Two leaders from the University of Miami named 2020 Herald Influencers

By News@TheU

Two leaders from the University of Miami named 2020 Herald Influencers

By News@TheU
Through the end of this year, they will join a group of statewide leaders from a variety of perspectives and industries in assessing the major challenges facing the state of Florida.

Rudy Fernandez, the University’s senior vice president for public affairs and communications and chief of staff to the president, and Dr. Hansel Tookes, assistant professor at the Miller School of Medicine, were tapped as influencers for the Miami Herald, El Nuevo Herald, and Bradenton Herald 2020 Florida Influencers series.

They will join other prominent Floridians through the end of 2020 in assessing the biggest issues facing the state and in finding solutions to its problems.    

Tookes, a faculty member in the Department of Infectious Diseases, has been a tireless advocate for needle exchange programs to help reduce the rate of HIV since his years as a medical student.

In 2016, the Florida legislature allowed the University to establish a pilot needle-exchange program by passing a law called the Florida Infectious Disease Elimination Act, or IDEA.

Last year, the state legislature passed a bill to expand the Miami-Dade pilot program, allowing additional counties to take part in the needle exchange, with approval by county commissions. Counties can contract with hospitals, health clinics, or medical schools to operate the programs.

“I spent the last decade working to change policies to improve the lives of some of our most vulnerable communities, and I learned most of all that both sides (blue and red) ultimately want what’s best,” said Tookes. “We have made considerable progress in this state, but there are forces at work that threaten our progress.

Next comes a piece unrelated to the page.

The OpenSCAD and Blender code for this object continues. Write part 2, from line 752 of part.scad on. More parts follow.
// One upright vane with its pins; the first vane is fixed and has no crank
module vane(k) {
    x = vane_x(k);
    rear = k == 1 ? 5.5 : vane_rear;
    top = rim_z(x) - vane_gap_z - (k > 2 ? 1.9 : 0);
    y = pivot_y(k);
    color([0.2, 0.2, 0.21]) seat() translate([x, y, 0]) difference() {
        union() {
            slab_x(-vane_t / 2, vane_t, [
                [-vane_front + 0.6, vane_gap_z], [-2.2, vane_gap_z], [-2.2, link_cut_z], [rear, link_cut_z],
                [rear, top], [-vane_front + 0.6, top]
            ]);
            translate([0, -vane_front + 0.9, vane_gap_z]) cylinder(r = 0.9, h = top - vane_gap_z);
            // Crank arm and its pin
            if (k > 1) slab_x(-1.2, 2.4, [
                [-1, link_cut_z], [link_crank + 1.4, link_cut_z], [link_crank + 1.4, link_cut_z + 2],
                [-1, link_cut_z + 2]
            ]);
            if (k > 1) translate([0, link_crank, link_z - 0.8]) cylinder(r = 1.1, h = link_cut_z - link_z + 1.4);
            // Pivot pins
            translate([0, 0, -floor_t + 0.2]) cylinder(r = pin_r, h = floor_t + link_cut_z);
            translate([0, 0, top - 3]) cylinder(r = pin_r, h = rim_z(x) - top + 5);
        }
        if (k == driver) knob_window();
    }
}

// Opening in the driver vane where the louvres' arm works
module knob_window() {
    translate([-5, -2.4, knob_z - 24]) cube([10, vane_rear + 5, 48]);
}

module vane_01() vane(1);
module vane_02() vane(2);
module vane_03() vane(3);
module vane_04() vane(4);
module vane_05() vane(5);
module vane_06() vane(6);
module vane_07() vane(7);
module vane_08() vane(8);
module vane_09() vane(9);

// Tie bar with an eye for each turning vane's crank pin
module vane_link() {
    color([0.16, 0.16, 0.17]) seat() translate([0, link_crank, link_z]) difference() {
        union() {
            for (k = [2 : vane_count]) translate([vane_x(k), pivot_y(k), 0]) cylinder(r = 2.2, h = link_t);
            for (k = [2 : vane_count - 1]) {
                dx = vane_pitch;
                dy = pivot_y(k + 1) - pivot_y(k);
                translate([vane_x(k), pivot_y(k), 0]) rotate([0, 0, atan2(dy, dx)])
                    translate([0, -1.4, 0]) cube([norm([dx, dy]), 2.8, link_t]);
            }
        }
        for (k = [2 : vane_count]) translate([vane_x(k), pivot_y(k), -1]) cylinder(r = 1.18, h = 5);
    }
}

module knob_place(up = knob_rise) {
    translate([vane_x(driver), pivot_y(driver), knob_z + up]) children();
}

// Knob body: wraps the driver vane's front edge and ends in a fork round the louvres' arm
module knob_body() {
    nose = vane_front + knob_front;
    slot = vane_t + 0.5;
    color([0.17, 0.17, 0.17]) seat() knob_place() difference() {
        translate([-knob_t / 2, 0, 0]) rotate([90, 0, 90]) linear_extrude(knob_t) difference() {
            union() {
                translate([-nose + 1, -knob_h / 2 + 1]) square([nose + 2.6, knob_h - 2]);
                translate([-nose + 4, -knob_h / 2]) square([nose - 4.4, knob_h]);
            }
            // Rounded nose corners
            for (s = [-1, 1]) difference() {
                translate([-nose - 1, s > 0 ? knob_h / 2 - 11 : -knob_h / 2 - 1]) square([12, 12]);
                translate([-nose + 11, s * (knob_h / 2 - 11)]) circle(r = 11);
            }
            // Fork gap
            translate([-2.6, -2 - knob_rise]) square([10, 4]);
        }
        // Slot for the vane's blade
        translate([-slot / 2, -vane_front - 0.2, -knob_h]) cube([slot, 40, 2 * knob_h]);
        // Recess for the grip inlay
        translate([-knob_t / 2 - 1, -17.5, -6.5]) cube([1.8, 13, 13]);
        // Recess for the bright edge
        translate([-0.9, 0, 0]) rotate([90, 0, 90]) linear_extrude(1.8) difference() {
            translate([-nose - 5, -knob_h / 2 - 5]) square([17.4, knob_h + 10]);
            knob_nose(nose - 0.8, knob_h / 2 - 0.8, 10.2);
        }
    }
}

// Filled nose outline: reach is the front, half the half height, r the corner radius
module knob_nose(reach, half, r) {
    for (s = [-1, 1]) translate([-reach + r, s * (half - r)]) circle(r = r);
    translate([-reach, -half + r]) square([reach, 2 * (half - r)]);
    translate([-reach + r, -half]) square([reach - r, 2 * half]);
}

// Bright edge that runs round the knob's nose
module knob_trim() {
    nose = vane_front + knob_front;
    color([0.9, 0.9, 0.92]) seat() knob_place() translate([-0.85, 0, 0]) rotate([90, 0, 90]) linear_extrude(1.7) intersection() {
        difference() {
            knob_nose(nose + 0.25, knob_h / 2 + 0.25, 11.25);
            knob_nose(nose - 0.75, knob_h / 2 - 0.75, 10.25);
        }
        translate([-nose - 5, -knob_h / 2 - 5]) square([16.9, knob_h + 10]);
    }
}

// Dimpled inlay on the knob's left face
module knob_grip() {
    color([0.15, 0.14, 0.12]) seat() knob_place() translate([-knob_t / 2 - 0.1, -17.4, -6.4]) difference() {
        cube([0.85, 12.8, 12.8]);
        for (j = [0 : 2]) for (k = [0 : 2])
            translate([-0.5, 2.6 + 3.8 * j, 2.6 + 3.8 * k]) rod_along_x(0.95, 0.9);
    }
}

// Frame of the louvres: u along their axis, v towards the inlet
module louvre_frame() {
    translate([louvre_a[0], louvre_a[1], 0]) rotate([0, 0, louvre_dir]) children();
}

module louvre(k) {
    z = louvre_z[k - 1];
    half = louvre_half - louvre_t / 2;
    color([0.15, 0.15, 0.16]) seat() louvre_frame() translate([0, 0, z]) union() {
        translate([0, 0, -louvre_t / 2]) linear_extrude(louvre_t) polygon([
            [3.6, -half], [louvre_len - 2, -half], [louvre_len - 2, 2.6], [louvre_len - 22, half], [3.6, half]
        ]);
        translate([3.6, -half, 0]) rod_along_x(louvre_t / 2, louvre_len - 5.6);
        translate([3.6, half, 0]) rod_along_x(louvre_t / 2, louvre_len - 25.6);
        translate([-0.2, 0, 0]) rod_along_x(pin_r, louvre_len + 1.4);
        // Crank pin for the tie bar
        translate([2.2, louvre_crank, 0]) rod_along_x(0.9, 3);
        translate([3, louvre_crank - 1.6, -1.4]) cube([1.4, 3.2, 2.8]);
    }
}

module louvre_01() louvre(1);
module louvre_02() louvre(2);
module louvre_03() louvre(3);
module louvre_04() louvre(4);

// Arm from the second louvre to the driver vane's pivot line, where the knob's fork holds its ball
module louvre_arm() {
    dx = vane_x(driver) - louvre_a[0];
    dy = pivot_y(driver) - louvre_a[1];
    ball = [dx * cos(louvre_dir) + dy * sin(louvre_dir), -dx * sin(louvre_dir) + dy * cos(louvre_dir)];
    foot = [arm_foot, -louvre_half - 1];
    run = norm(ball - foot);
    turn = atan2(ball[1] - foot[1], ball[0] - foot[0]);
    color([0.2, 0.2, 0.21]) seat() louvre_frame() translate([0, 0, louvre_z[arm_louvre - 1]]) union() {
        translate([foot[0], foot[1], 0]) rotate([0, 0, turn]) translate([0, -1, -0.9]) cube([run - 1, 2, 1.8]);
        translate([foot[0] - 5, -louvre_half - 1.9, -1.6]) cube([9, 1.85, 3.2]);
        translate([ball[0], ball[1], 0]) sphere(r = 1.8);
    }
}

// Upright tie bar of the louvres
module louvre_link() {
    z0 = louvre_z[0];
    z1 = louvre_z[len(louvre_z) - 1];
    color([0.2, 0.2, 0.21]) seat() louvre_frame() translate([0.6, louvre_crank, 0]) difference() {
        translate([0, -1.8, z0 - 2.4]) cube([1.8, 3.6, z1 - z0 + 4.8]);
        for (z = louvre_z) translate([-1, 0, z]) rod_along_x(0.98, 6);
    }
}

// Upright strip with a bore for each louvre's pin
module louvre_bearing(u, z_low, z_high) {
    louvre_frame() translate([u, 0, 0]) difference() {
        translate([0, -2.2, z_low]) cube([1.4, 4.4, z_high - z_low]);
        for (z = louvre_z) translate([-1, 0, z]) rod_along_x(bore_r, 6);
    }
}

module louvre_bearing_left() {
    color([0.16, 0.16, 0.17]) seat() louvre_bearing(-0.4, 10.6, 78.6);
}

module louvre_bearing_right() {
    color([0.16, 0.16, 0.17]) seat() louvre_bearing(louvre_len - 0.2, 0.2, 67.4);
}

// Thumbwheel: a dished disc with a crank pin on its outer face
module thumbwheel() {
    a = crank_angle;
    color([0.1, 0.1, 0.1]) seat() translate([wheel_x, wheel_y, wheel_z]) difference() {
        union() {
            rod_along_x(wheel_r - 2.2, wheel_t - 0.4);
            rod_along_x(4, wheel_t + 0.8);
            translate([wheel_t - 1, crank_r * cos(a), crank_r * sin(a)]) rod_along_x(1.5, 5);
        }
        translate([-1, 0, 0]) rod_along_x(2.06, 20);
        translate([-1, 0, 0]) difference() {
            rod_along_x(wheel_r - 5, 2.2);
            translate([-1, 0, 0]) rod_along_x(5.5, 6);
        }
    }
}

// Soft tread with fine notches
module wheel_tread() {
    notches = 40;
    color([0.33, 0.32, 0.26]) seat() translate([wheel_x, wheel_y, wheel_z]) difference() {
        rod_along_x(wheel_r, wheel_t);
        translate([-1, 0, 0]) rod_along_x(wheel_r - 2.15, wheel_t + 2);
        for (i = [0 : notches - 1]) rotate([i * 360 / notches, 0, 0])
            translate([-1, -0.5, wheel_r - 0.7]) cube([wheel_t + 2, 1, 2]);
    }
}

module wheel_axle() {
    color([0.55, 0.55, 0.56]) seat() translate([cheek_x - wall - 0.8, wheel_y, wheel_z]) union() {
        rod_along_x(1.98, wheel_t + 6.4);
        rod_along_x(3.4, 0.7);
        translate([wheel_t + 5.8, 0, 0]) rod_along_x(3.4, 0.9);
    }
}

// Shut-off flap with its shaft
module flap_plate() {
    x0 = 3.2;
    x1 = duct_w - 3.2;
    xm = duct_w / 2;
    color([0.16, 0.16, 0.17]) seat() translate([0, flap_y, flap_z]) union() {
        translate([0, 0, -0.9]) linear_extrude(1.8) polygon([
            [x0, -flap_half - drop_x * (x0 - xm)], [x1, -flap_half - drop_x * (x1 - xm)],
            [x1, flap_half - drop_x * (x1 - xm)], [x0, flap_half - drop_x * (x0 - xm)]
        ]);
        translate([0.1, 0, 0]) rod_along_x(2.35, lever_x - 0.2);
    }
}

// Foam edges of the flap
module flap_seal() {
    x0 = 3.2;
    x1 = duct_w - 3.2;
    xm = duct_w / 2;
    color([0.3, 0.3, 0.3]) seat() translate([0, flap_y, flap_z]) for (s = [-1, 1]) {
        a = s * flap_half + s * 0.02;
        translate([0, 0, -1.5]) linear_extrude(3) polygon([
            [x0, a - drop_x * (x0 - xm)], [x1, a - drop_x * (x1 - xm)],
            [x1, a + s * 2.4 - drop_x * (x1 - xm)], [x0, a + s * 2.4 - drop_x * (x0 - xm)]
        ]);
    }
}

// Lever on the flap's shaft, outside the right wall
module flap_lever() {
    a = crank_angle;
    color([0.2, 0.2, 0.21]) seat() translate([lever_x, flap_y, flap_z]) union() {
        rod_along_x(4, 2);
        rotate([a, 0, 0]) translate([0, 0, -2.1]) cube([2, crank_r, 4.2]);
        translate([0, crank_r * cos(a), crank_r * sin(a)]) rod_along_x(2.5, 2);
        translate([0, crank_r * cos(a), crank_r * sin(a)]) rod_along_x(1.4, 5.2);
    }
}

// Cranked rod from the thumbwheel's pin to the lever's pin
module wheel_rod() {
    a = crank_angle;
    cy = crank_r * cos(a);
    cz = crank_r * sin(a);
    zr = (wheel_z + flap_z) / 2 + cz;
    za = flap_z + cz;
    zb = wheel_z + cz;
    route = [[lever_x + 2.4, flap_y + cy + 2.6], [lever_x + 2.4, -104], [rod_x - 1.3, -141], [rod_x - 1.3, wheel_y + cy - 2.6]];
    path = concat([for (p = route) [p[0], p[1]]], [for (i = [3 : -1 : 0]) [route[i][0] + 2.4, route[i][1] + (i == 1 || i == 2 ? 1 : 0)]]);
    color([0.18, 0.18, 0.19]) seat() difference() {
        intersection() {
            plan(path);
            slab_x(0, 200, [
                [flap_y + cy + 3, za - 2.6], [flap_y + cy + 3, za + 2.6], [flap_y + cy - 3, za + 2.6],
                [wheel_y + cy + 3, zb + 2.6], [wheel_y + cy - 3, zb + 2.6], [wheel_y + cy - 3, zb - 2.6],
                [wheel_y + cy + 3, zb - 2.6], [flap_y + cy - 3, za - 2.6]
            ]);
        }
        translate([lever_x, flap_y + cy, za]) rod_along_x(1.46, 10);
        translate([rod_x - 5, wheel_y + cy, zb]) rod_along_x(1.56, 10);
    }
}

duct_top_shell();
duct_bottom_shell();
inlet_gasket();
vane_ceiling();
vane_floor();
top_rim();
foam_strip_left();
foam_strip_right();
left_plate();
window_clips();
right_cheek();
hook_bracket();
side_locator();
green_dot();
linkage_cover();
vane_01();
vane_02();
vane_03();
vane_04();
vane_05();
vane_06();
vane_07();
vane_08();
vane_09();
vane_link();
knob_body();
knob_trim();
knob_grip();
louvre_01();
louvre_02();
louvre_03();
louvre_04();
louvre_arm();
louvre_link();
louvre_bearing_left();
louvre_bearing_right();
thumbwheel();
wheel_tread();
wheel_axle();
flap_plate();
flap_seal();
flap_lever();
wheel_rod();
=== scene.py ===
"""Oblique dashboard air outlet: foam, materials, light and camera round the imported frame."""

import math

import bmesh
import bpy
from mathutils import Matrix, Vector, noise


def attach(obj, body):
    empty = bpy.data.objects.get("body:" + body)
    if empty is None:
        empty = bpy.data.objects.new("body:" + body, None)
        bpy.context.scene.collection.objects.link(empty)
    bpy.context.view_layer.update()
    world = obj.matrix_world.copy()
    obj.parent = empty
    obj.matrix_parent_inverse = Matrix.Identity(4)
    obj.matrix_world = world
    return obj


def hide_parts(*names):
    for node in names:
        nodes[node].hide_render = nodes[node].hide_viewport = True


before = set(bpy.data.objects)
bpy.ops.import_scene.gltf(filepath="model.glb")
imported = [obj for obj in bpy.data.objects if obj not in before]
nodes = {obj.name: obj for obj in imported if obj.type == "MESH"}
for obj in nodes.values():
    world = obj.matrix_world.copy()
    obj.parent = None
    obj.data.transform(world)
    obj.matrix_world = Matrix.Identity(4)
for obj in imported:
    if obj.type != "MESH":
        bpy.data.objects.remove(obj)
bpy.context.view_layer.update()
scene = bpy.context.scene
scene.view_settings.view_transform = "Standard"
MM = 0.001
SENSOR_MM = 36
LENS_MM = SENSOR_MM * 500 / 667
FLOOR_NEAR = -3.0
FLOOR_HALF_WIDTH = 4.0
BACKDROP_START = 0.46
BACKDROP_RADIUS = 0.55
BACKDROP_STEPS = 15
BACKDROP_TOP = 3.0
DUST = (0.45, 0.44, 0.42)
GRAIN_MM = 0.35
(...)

And, I’m excited to share my perspective and keep everyone honest as we fight for social justice and equality.”

Fernandez, a respected community leader with extensive experience in government affairs and communications, served as a special assistant to the president in the George W. Bush White House before joining the University in 2007.

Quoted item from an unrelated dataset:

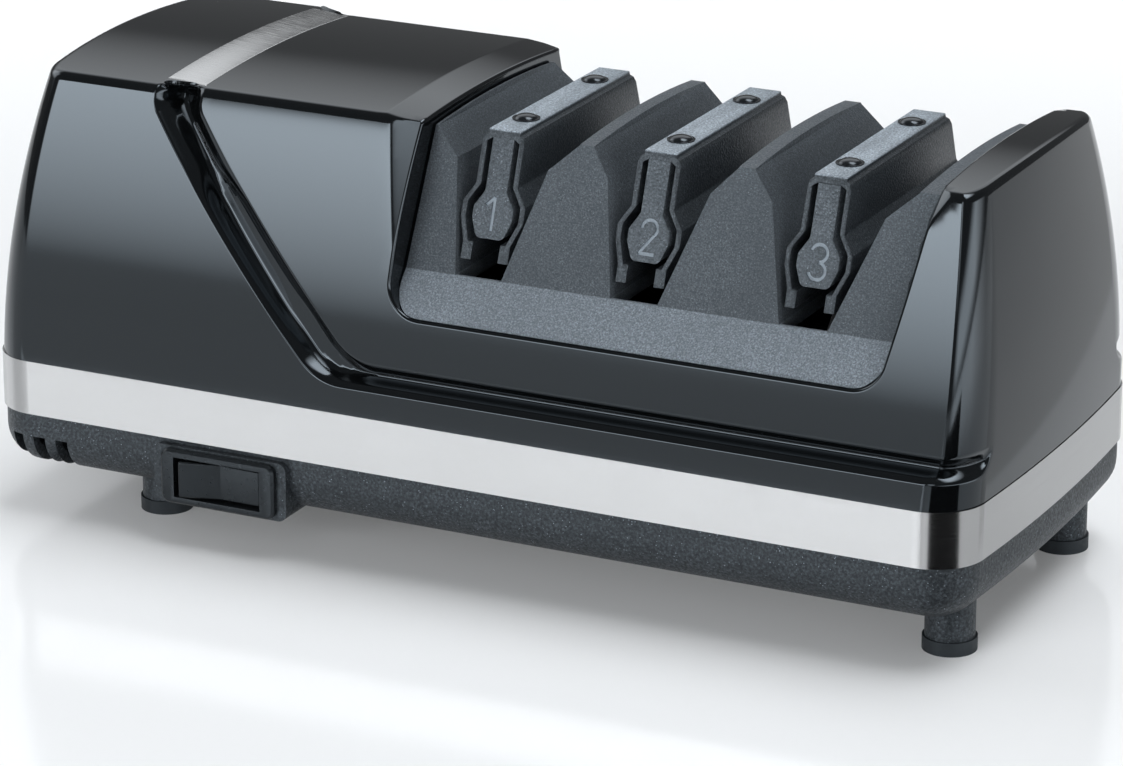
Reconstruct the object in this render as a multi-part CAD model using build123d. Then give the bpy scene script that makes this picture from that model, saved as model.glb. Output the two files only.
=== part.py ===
"""Electric knife sharpener with three stages on one motor shaft.

Millimetres. X runs along the length, from the motor end to the last stage, -Y is the switch side,
Z is up, and the origin is at the bottom centre, on the surface that the rubber feet rest on.
"""

from build123d import *
import math
import os

# ---- overall form ----
length = 250.0
depth = 106.4
plan_corner = 12.0
end_bow = 2.46
wall = 2.5
touch = 0.02
fit_gap = 0.05
seat_gap = 0.3
# how far a cutter runs past what it cuts
past = 1.0

# base and trim band, from the worktop up
base_bottom = 11.0
base_height = 13.9
base_inset = 0.6
base_round = 9.0
base_floor = 2.5
spigot_inset = 0.85
band_height = 13.0
band_thickness = 0.8
base_inside = base_bottom + base_floor
band_bottom = base_bottom + base_height
cover_bottom = band_bottom + band_height
front_wall = depth / 2 - base_inset

# feet and the screws inside them
foot_left_inset = 39.35
foot_left_x = foot_left_inset - length / 2
foot_right_inset = 11.7
foot_right_x = length / 2 - foot_right_inset
foot_cap_height = 3.2
foot_cap_floor = 1.2
stem_radius = 5.66
foot_cap_wall = 0.5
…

When asked to identify the biggest challenge facing the state of Florida

Fernandez said that he believed the most pressing issue facing Florida is environmental sustainability.

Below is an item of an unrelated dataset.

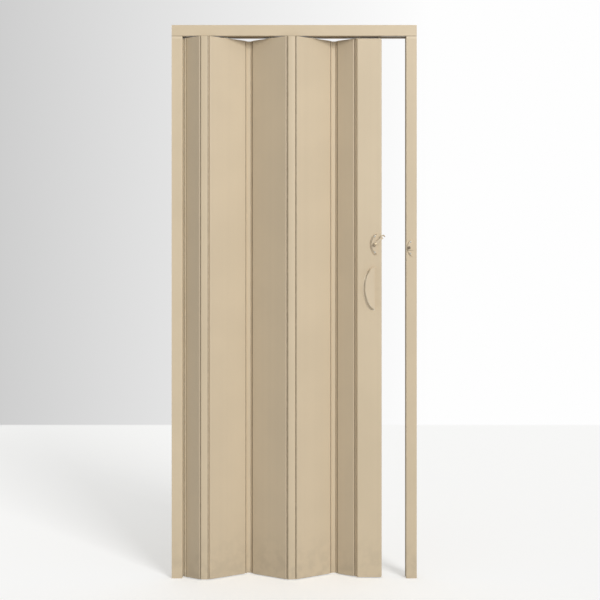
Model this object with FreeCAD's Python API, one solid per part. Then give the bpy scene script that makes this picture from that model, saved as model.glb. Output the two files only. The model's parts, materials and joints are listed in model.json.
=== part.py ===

“We must continue to invest in infrastructure to create a more resilient Florida,” he said. “Our waterways are one of our most precious resources—a feature that sets us apart and helps drive our economy. To ensure our long-term viability, the public and private sector must work collaboratively to find innovative solutions that protect our ecosystem.”

In its third year, the Florida Influencers series brings some of the best minds in the community together to discuss the state’s most pressing problems. Past Influencers from the University include President Julio Frenk; Mary Anne Franks, professor of law at the School of Law and Dean’s Distinguished Scholar; and Xavier Cortada, professor of practice and triple University alumnus.